Catholic League president Bill Donohue explains why the USCCB did not change its policy on foster parents:

When it comes to assessing the human dignity of a person, the Catholic Church regards one’s sexual orientation to be irrelevant: homosexuals and heterosexuals are equal in the eyes of God and the Catholic Church. When it comes to assessing the propriety of marital relationships, the Church is opposed to adultery, polygamy and same-sex marriages.

These distinctions are important to note, especially in light of a recent case involving a lesbian who sought to adopt a child through a sub-grantee of the United States Conference of Catholic Bishops (USCCB).

The best way to understand this case is to see how it unfolded.

In August 2020, a lesbian woman, Kelly Easter, inquired about a foster care program posted on the website of the Office of Refugee Resettlement (ORR). Less than a month later, she was told that her contact information was being sent to the USCCB. The USCCB affiliate in her area of East Nashville, Tennessee is Bethany Christian Services, an evangelical entity that shares the Catholic Church’s teachings on marriage, the family and sexuality.

After some email exchanges with Bethany, Easter found that it does not permit gays and lesbians to be foster parents. She learned shortly after September 21, 2020 that she could not participate in the ORR’s unaccompanied-minor programs because she is a lesbian. Bethany said it was bound by USCCB rules.

On January 22, 2021 (which just happened to be the 49th anniversary of Roe v. Wade), Easter told ORR that she is being discriminated against because she is a lesbian. On February 9, she was told ORR was “looking into this.”

On March 1, the New York Times ran a story saying Bethany has changed its policy and no longer excludes lesbian and gay individuals from participating in its foster care programs. On April 26, Easter was informed that Bethany was finalizing contracts for a new location for their program.

On June 24, Easter was told by Bethany that it had signed a contract with Lutheran Immigration and Refugee Service that would allow her to become a foster parent.

This should have been the end of the case, but it wasn’t.

In August, Easter said she would not participate in the Bethany program because the Lutheran office that accepted her case was not in her home town of East Nashville; it was a half hour away in Smyrna.

On October 13, Easter filed a federal lawsuit against the Department of Health and Human Services and other administrative agencies for allowing the USCCB to discriminate against her because she is a lesbian.

Easter has now dropped her case, and that is because in February 2022 the USCCB said there was a misunderstanding about this case: it is not opposed to a single parent adopting a child, drawing no distinction based on sexual orientation.

In other words, the USCCB, following the teachings of the Catholic Church, rejects homosexual couples from adopting a child.

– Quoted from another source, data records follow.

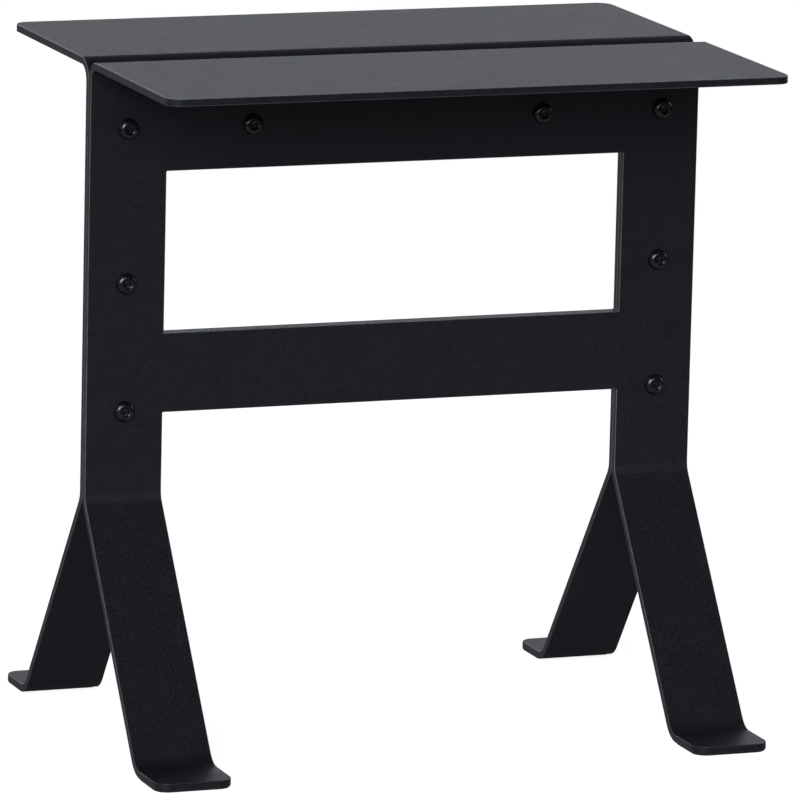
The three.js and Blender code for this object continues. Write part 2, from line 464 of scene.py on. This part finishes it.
WASHER_HOLE = 4.2 * MM
WASHER_EDGE = 0.15 * MM


def washer_mesh(name, node):
    """A flat washer with chamfered edges."""
    low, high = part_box(node)
    outside = (high.x - low.x) / 2
    thickness = high.y - low.y
    rings = [
        (WASHER_HOLE, WASHER_EDGE),
        (WASHER_HOLE + WASHER_EDGE, 0),
        (outside - WASHER_EDGE, 0),
        (outside, WASHER_EDGE),
        (outside, thickness - WASHER_EDGE),
        (outside - WASHER_EDGE, thickness),
        (WASHER_HOLE + WASHER_EDGE, thickness),
        (WASHER_HOLE, thickness - WASHER_EDGE),
    ]
    origin = ((low.x + high.x) / 2, low.y, (low.z + high.z) / 2)
    return ring_mesh(name, rings, origin, closed=True)


# The cap nuts. Heights run from the seat to the top of the dome.
NUT_HEX = 13 * MM
NUT_HEX_HEIGHT = 6.5 * MM
NUT_DOME = 6.25 * MM
NUT_CROWN = 0.15 * MM
NUT_BORE = 4.1 * MM
NUT_BORE_DEPTH = 11 * MM
NUT_BORE_CONE = 1.5 * MM
NUT_BORE_TIP = 0.2 * MM
NUT_BORE_CHAMFER = 0.4 * MM
NUT_FACE = 6.3 * MM
NUT_CHAMFER_SLOPE = math.tan(math.radians(60))


def nut_hex_rings():
    """The hexagon, with its corners chamfered at both ends."""
    sides = hexagon(NUT_HEX)
    chamfer = (NUT_HEX / math.sqrt(3) - NUT_FACE) / NUT_CHAMFER_SLOPE
    lower = []
    upper = []
    for step in range(NUT_CHAMFER_STEPS + 1):
        depth = chamfer * step / NUT_CHAMFER_STEPS
        chamfered = at_most(sides, NUT_FACE + depth * NUT_CHAMFER_SLOPE)
        lower.append((chamfered, depth))
        upper.append((chamfered, NUT_HEX_HEIGHT - depth))
    return lower + upper[::-1]


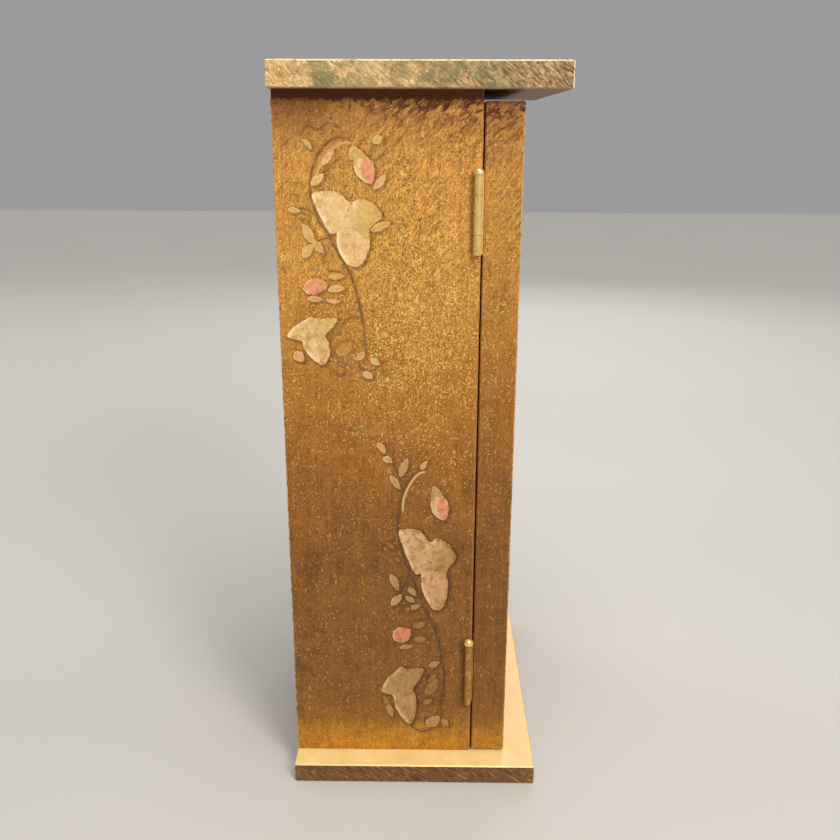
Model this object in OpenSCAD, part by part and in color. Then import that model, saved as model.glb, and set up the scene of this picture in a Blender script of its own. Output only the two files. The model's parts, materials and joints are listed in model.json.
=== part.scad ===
// Jewellery chest: a tall narrow carcase of painted boards, with a column of drawers
// behind one framed door. Millimetres. +Z is up, the door faces -Y, and its hinges are on -X.
// The origin is the middle of the face that the chest stands on.

/* [Overall] */
// Height from the table to the top of the top board
total_h = 305; // [285:1:330]
// Width of the body, outside the side panels
body_w = 114; // [108:1:125]
// Depth of the body, from its back to the door's front
body_d = 94.5; // [90:0.5:105]

/* [Top and base boards] */
// Width of the top board
top_w = 131; // [128:1:145]
// Depth of the top board
top_d = 110.7; // [108:0.1:125]
// Thickness of the top board
top_t = 9.8; // [8:0.1:12]
// Width of the base board
base_w = 136.6; // [132:0.1:150]
// Depth of the base board
base_d = 107.7; // [106:0.1:120]
// Thickness of the base board
base_t = 9.0; // [8:0.1:12]
// Width of the worn bevel along the boards' edges
ease = 0.5; // [0.2:0.1:0.9]

/* [Carcase] */
// Thickness of a side panel
side_t = 9.5; // [9:0.1:11]
// Thickness of the back panel
back_t = 4; // [3:0.5:5]
// Thickness of a shelf between two drawers
shelf_t = 3; // [2.5:0.5:4]
// Depth of the slot in a side panel that holds a shelf
dado = 2.5; // [2:0.5:3]
// Setback of the shelves and drawer fronts behind the carcase's front edge
setback = 1.0; // [1:0.1:2]

/* [Door] */
// Thickness of the door's frame
door_t = 14.8; // [14:0.1:18]
// Gap between the closed door and the carcase
door_gap = 0.6; // [0.6:0.1:1.2]
// Gap between the door and the top board
door_top_gap = 3.9; // [1:0.1:5]
// Gap between the door and the base board
door_bottom_gap = 0.6; // [0.4:0.1:2]
// Width of the door's stiles and rails
frame_w = 12; // [11:0.5:14]
// Thickness of the door's panel
panel_t = 4; // [3:0.5:4]
// Setback of the door's panel behind its frame
panel_recess = 1.0; // [0.5:0.1:1.5]
// Depth of the groove that holds the panel
groove = 3; // [2:0.5:4]
// Thickness of the cloth lining in the door and in the drawers
lining_t = 0.8; // [0.6:0.1:1]

/* [Drawers] */
// Number of drawers
drawer_count = 5; // [4:1:5]
// Gap on each side of a drawer
drawer_side_gap = 0.5; // [0.4:0.1:1]
// Gap under a drawer
drawer_under_gap = 0.3; // [0.2:0.1:0.5]
// Gap over a drawer's front
drawer_over_gap = 0.7; // [0.5:0.1:1.5]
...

Homosexual individuals who are not in a marital relationship cannot be judged to having violated Church teachings on sexuality anymore than a single heterosexual individual would be who sought to adopt a child.

It is behavior that the Church objects to, not the status of a person.

William Canny, the USCCB’s director of immigration and refugee services, explained, “In reality, neither the USCCB’s religious beliefs nor its subgrant agreement with BCS (Bethany Christian Services) bars a single person with a homosexual orientation from serving as a foster parent by virtue of his or her orientation.”

Lest there be any doubt about the position of the bishops on this subject, recall that on June 17, 2021, the U.S. Supreme Court sided with Catholic Social Services in Fulton v. City of Philadelphia saying that Catholic foster care agencies can reject gay couples from adopting children. The USCCB filed an amicus brief in that case.

The day after the decision was made, three chairmen of the USCCB issued a statement saying, “This is a victory for the common good and for thousands of children who rely on religious foster care and adoption agencies to find a loving home with a mother and father which is their right.”

Those who reject the Church’s teachings on marriage, the family and sexuality, such as New Ways Ministry, have no reason to raise the flag over this case. The Church is not changing its position on marriage and foster care arrangements.